# Record list:
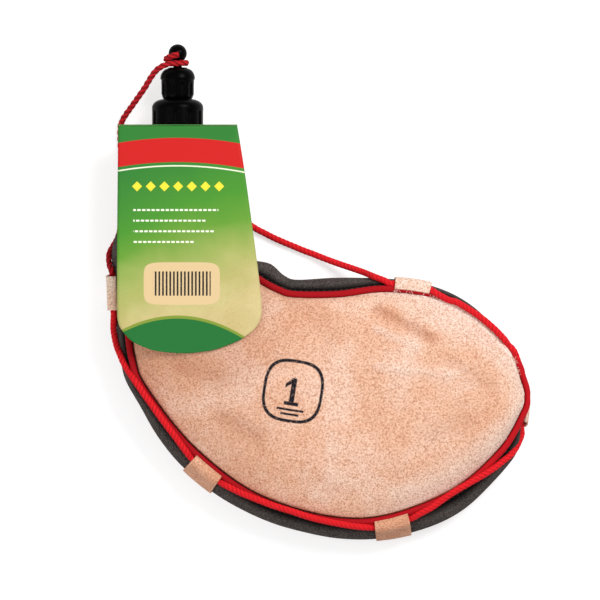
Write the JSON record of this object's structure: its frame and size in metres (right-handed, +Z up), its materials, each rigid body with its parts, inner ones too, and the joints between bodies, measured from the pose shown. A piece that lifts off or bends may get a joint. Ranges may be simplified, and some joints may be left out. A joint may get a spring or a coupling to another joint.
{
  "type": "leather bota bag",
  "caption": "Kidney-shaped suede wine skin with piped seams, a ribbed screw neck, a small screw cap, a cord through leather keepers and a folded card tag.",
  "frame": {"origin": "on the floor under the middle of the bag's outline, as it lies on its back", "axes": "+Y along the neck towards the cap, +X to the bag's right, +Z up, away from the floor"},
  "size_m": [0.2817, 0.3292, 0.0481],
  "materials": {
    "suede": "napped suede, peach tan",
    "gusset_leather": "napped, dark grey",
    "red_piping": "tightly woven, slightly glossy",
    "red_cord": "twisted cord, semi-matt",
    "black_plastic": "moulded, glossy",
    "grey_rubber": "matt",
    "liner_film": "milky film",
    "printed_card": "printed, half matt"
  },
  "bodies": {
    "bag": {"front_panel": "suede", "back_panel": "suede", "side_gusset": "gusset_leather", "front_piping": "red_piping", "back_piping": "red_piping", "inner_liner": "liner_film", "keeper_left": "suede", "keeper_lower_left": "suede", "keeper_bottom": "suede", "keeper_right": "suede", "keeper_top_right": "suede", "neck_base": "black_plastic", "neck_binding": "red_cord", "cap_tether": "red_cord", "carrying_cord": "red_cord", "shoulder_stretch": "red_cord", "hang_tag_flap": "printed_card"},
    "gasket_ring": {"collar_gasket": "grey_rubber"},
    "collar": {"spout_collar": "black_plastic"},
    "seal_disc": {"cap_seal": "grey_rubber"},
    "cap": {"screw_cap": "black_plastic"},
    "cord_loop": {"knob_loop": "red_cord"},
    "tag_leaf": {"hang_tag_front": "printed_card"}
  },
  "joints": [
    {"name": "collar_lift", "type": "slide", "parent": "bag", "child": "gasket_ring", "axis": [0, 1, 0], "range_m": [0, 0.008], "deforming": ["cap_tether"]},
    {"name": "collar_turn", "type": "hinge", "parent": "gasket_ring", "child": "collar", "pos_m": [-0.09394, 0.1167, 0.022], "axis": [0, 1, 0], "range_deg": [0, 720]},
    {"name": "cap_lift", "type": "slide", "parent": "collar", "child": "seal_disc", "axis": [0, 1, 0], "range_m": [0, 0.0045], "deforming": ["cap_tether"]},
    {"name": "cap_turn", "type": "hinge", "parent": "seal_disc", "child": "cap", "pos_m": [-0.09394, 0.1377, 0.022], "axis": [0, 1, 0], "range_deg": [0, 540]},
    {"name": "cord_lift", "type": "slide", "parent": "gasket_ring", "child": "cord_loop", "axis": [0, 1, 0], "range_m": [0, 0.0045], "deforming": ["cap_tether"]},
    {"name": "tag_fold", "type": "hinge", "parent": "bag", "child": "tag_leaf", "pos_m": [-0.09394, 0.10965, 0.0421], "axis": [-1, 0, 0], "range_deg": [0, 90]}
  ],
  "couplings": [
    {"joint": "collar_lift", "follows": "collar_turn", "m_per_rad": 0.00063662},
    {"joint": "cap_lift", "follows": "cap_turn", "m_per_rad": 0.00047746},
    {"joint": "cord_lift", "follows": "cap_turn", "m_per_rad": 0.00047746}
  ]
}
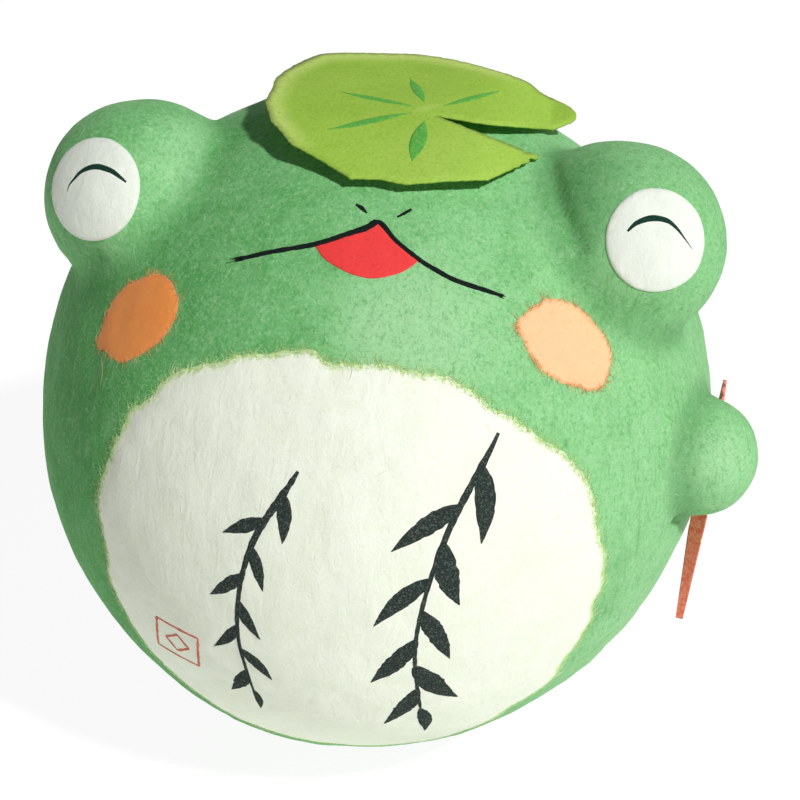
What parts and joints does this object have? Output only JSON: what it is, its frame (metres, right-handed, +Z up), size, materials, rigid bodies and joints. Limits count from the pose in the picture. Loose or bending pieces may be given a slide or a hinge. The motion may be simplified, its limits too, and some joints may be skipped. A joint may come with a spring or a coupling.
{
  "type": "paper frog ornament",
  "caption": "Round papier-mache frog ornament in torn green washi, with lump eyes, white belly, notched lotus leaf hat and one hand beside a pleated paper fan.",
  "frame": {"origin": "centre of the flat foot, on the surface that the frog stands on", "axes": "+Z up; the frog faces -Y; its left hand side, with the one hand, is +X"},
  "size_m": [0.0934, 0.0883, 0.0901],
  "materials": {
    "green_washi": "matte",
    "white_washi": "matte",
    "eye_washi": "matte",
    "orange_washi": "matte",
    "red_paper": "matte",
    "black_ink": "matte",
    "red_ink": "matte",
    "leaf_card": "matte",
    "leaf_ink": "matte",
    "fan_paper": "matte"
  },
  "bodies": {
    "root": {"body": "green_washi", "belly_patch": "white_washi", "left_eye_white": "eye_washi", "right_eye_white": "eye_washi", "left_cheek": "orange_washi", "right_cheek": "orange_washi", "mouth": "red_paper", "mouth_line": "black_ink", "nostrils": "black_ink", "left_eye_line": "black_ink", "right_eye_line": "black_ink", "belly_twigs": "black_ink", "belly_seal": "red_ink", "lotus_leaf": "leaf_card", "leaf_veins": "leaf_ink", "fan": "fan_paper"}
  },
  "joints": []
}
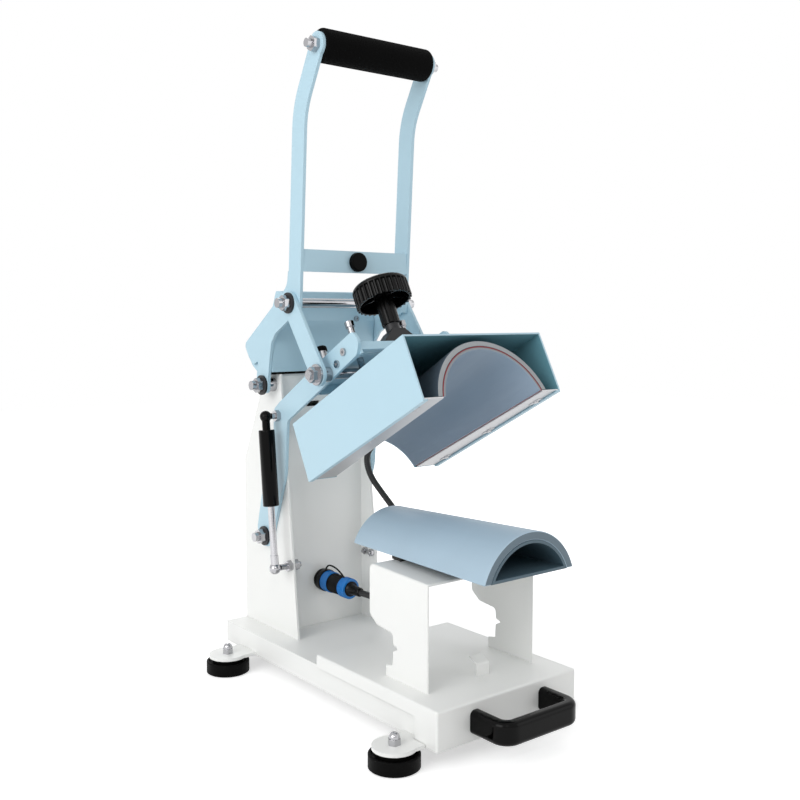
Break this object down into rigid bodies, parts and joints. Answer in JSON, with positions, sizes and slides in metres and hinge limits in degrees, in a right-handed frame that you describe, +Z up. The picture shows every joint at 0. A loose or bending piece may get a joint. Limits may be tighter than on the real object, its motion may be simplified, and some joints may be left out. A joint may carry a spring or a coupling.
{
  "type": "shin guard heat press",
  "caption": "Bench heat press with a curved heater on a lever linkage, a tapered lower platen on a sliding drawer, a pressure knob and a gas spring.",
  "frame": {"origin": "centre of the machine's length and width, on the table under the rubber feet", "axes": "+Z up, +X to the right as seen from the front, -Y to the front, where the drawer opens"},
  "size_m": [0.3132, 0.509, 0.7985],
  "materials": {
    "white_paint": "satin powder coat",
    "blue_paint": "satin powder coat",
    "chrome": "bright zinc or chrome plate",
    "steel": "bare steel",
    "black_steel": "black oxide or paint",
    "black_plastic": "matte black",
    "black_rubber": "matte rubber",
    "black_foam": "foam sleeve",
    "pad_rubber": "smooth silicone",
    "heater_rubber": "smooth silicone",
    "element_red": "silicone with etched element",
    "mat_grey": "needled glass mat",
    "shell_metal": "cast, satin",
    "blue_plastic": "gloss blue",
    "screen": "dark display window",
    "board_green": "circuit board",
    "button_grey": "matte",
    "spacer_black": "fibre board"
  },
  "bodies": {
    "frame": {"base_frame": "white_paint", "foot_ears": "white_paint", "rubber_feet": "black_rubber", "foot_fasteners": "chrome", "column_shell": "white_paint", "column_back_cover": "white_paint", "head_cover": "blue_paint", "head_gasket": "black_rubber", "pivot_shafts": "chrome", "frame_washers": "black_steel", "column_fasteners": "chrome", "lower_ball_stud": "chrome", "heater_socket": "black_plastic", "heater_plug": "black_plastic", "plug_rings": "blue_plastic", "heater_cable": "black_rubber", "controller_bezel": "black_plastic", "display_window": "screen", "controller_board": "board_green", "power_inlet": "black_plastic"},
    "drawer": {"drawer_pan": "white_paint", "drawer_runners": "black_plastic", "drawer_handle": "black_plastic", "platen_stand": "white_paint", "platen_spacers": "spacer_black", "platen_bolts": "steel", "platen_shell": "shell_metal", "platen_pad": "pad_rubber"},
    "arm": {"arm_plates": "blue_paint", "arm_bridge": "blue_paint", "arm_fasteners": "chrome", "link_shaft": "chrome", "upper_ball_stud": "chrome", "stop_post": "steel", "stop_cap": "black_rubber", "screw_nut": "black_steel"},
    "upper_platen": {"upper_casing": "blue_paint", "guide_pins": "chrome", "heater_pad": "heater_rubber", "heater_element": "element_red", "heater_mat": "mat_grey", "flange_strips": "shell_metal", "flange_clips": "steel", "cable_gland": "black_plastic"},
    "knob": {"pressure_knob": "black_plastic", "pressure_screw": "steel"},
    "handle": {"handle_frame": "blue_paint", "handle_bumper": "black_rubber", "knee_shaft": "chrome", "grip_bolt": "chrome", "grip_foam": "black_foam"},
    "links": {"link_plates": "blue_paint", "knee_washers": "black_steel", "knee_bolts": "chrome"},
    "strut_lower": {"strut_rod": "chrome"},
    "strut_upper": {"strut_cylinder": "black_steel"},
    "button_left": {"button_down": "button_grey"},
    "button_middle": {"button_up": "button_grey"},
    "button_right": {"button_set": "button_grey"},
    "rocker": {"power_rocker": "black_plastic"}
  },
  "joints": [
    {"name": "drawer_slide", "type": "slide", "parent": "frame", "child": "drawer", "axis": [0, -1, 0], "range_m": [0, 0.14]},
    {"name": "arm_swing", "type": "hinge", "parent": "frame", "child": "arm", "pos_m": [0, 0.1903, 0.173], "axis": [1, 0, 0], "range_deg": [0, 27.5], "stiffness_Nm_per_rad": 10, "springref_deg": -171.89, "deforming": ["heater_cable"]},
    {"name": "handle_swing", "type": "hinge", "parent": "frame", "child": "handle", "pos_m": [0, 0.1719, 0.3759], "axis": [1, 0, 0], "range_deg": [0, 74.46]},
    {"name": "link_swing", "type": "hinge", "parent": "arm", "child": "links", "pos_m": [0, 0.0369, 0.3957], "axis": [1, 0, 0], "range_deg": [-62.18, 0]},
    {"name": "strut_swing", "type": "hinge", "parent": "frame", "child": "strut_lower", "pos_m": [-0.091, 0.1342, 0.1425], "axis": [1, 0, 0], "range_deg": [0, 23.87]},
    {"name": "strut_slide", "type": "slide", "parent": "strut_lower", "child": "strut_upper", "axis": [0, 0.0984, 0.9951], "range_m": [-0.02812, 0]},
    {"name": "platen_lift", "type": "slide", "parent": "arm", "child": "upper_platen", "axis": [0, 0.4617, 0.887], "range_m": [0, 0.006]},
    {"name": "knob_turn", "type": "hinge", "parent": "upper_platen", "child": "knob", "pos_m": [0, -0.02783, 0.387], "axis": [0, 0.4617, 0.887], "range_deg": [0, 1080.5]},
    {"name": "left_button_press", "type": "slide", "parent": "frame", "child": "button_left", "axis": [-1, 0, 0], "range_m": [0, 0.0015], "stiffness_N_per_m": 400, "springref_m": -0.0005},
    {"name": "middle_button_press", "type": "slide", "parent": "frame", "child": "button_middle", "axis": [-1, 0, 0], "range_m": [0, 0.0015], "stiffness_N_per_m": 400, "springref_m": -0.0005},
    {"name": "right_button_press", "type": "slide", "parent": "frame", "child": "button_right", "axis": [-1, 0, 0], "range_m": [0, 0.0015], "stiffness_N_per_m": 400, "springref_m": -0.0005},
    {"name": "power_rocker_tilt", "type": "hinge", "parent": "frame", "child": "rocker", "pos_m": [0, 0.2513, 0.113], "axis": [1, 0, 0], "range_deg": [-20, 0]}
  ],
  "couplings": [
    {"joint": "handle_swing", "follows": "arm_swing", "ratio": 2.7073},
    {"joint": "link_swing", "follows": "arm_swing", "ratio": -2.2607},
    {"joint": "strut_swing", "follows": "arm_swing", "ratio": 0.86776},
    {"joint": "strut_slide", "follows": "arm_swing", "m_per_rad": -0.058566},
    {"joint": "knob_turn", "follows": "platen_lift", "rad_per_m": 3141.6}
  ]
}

# Stated task:
Filter the entries above down to the lines containing the word "JSON".

# Exercise solution:
Write the JSON record of this object's structure: its frame and size in metres (right-handed, +Z up), its materials, each rigid body with its parts, inner ones too, and the joints between bodies, measured from the pose shown. A piece that lifts off or bends may get a joint. Ranges may be simplified, and some joints may be left out. A joint may get a spring or a coupling to another joint.
What parts and joints does this object have? Output only JSON: what it is, its frame (metres, right-handed, +Z up), size, materials, rigid bodies and joints. Limits count from the pose in the picture. Loose or bending pieces may be given a slide or a hinge. The motion may be simplified, its limits too, and some joints may be skipped. A joint may come with a spring or a coupling.
Break this object down into rigid bodies, parts and joints. Answer in JSON, with positions, sizes and slides in metres and hinge limits in degrees, in a right-handed frame that you describe, +Z up. The picture shows every joint at 0. A loose or bending piece may get a joint. Limits may be tighter than on the real object, its motion may be simplified, and some joints may be left out. A joint may carry a spring or a coupling.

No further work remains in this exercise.